Thanks for the advice Monster RO and I would have replied and tell you how thing were going, but I have a new problem with Mythbuntu. One day my desktop was on when my power went out and Mythbuntu was in screensaver mode. So the next time I turned on my desktop it powered up and was working just fine, until Mythbuntu started loading up and keeps freezing up at its startup screen . I've rebooted it like 5 time and did a complete shutdown a few time and it still freezing up. I'm not sure if it's locked up, because it was shutdown while in its screensaver mode ? But it will not longer go to my desktop or to myth TV. The only option I can see is deleting the Mythbuntu partition, on my HD, and reinstalling Mythbuntu. But I rather not do that if possible. So do you know how I can fix this problem. Also I think that Mythbuntu can't, for some reason, connect to the X server. Thanks for your help .


----------



## TechCom0018

Now it just stays at the Mythbuntu startup screen for hours with no change and then it sometimes freezes up or the background goes dark, with the circle pointer icon still spinning. I have a feeling that this startup screen is an error and the real desktop screen is be hided it.


----------



## TechCom0018

Here's some screen shoots:





This is the Startup Bar





This is the Startup Screen (This is the screen that stay on for hours and sometimes freezes)
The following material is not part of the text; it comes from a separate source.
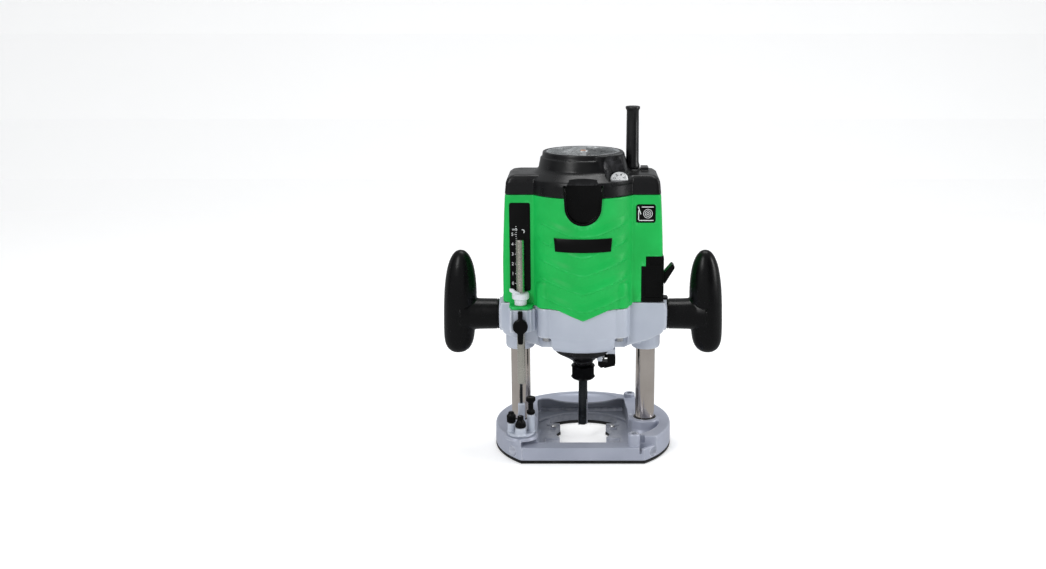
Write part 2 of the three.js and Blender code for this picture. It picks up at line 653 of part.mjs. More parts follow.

This is my desktop screen (This is the screen I'm tring to get to)

Also I only seem to be able to start Mythbuntu in Failsafe GNOME mode.


----------



## TechCom0018

New Screen shoot:

Now this picture is a little hard to read, but sometimes when press Ctrl->Alt->Backspace I see a box titled "Unlock Keyring" for a few seconds.






But I can't type anything when it shows up.


----------



## Motoxrdude

Head over to http://www.ubuntuforums.org. They will be of more help.


----------



## TechCom0018

Another new screen shoot:
Now this is what happened before the other stuff.






bottom text says "Starting the Desktop Manager"


----------



## TechCom0018

After my last posting, things got worse and I had no chose but to delete my Mythbuntu partition and reinstall Mythbuntu . So I reinstalled Mythbuntu and so far everything work fine, except for the TV Listings and have some trouble setup my LIRC remote and IR Transmitter, see 1st posting for remote info . So thanks to everyone who tried to help me with my setup problem, and I still need some help getting my Mythbuntu up and running.


----------